Understanding the Guardianship Process

Understanding the Guardianship Process Image

You are nine times more likely to become disabled than to die in any given year, according to the Social Security Administration. While that’s good news, in the sense that we all want to avoid death, it’s important to consider what it means to be disabled. Further, it’s important to plan today for that possibility.

Another fact from SS may drive this point home. One out of every three 65-year-olds today will live past age 90, and about one out of seven will live past age 95.

There are not many of us at age 90 who will not need some assistance. This means that everyone should have a plan for incapacity – a time when you cannot physically or mentally manage your own affairs.

Planning for incapacity does not necessarily mean planning for someone to “take over.” It does mean taking the time today – while you have a clear head – to make decisions about who do you want to assist you if you need assistance.

There are many ways to plan for incapacity but if you fail to plan, then a likely result is a court- imposed guardianship.

Guardianship occurs when:

  1. An adult can no longer take care of him or herself and there is no power of attorney.
  2. When a disabled person has a power of attorney, but it is being misused.
  3. When the disabled person has a power of attorney, but the power of attorney is inadequate.
  4. When a person is being exploited.
  5. When medical decisions must be made and there is not a valid healthcare directive.
  6. When healthcare decisions need to be made and there is no next of kin.
  7. When several parties with conflicting interests are trying to act for the disabled person.

There are two types of guardianships: guardian of the person and guardian of property.

A guardian of the person is appointed to meet the daily needs of an individual and make decisions about healthcare, living conditions and medical treatment.
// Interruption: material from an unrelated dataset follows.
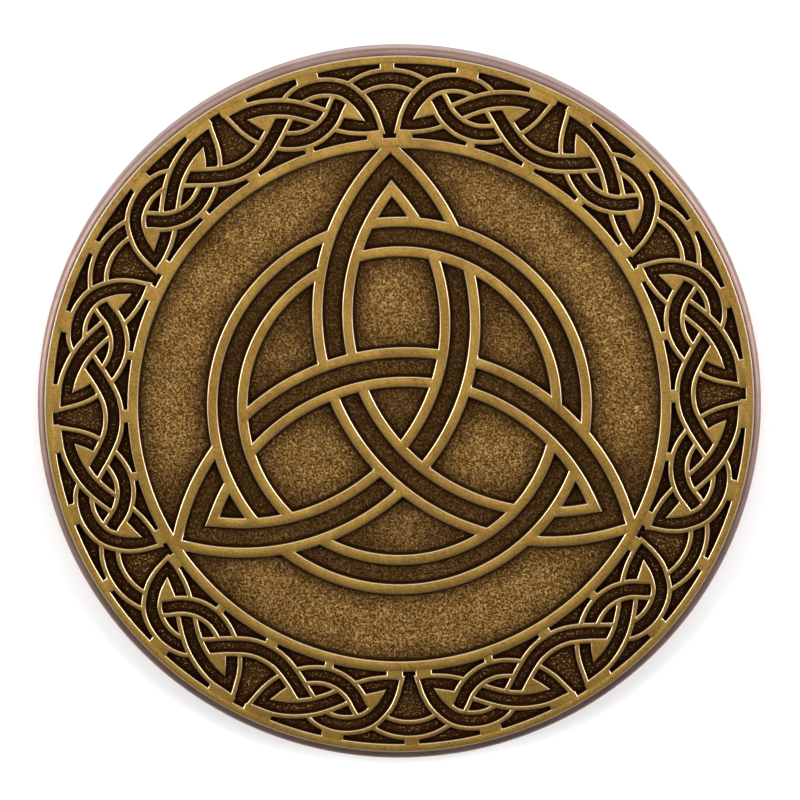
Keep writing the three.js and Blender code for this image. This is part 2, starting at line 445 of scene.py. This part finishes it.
def woven_walls(strands, others, sizes):
    """Raised walls beside each strand, cut away wherever another strand passes over them."""
    middle = (sizes.channel + sizes.wall) / 2
    half_strand = sizes.channel / 2 + sizes.wall
    profile = line_profile(sizes.wall / 2, sizes)
    hidden = HIDDEN_LENGTH * half_strand
    overpasses = [hollow(on_top(lines, hidden), sizes) for lines in [*strands, *others]]
    walls = []
    for number, lines in enumerate(strands):
        tools = [overpass for i, overpass in enumerate(overpasses) if i != number]
        for side in (-middle, middle):
            wall = swept("wall", beside(lines, side, sizes.wall), profile)
            walls.append(combined(wall, "DIFFERENCE", tools))
    discard(overpasses)
    return walls


def kept_between(knot, inner, outer):
    """Cuts away what lies further out than outer and, if there is an inner, nearer the axis than it."""
    far = 2 * coin_radius
    near = MM  # no knot that has an inner limit reaches this close to the axis
    spans = [(outer, far)] if inner is None else [(outer, far), (near, inner)]
    cutters = [
        round_solid("cutter", [(low, -MM), (high, -MM), (high, coin_top + MM), (low, coin_top + MM)])
        for low, high in spans
    ]
    combined(knot, "DIFFERENCE", cutters)
    discard(cutters)
    return knot


# ---------- finishing a piece ----------


def placed(made, node, slot):
    """Gives a piece its shading, its finish and its place in the frame."""
    if not made.data.polygons:
        raise RuntimeError(f"{node} came out empty")
    made.name = f"{node}_struck"
    made.data.name = made.name
    made.data.materials.clear()
    made.data.materials.append(finish(slot))
    made.data.shade_smooth()
    made.data.set_sharp_from_angle(angle=SHARP_ANGLE)
    even = made.modifiers.new("even_flats", "WEIGHTED_NORMAL")
    even.keep_sharp = True
    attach(made, "root")
    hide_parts(node)
    return made


def turned_over(made):
    """Gives a piece of the upper face its place on the lower one."""
    half_turn = Matrix.Rotation(math.pi, 4, "Y")
    made.data.transform(Matrix.Translation((0, 0, coin_top)) @ half_turn)
    return made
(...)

A guardian of property is appointed to safeguard and preserve property and to make financial decisions. Most of the time one person takes on both roles, but there are times when there are separate guardians for property and person.


Guardianships are started when an interested party files a petition in the Court of Chancery. All the property of the proposed ward should be listed in the petition along with marital status, age, current residence, all interested parties, next of kin, whether there is a will or power of attorney, and whether the proposed ward has an attorney.

A physician’s affidavit confirming incapacity is also required –more often than not, this is the longest delay in the process, as it must be notarized. This means the physician must sign it in front of a notary.  

Along with the petition and physician’s affidavit, the proposed guardian must file several affidavits and authorizations. There will be a background check on the proposed guardian looking for a recent bankruptcy or conviction of a serious crime. And, the proposed guardian must promise to follow all of the court rules.

As soon as a petition for guardianship is filed, a second attorney is appointed by the court. This attorney will visit the proposed ward and file a report with the court.

Based upon the physician’s affidavit, and the second attorney’s report, the court may require the proposed ward to be served with the petition for guardianship.

All interested parties must be served with a copy of the petition and asked to consent. If someone entitled to notice does not sign a consent to the guardianship, then the court will conduct a hearing.

Guardianship proceedings are paid for from the proposed ward’s property.

When the guardianship begins, an inventory of all the property found by the guardian must be filed with the court and the court may require annual accountings.  When the ward dies, the guardianship property is frozen and the guardianship must be dissolved by the court.

While this seems very intrusive, all guardianship proceedings are confidential.


Guardianships can be avoided by having an adequate power of attorney or an appropriate trust.

In my experience, most power of attorneys are inadequate. Power of attorneys are complex, and financial institutions review them carefully and impose their own requirements upon them. The New York Times in May 2016 ran an exposé on financial institutions and banks rejecting valid powers of attorney because of internal or perceived regulatory rules.

In addition, the State of Delaware statutory form is rarely filled out correctly and the form itself does not contemplate common estate planning or elder law scenarios.

Another method of handling property in incapacity is to create a trust. Trusts are more complex than power of attorneys, but when property is held by the trust (not by an individual) it is easier for a trustee, who has legal title to the property in a trust, to manage trust property, than an agent for a power of attorney.

For these reasons, it’s important to work with an experienced estate planning attorney to draw up a power of attorney or create a trust now while you are healthy and able to make sound decisions about your future.

Then, when you reach age 90 or 95, if you need help, you’ll get the help you expected from the person you selected and not the State or the court.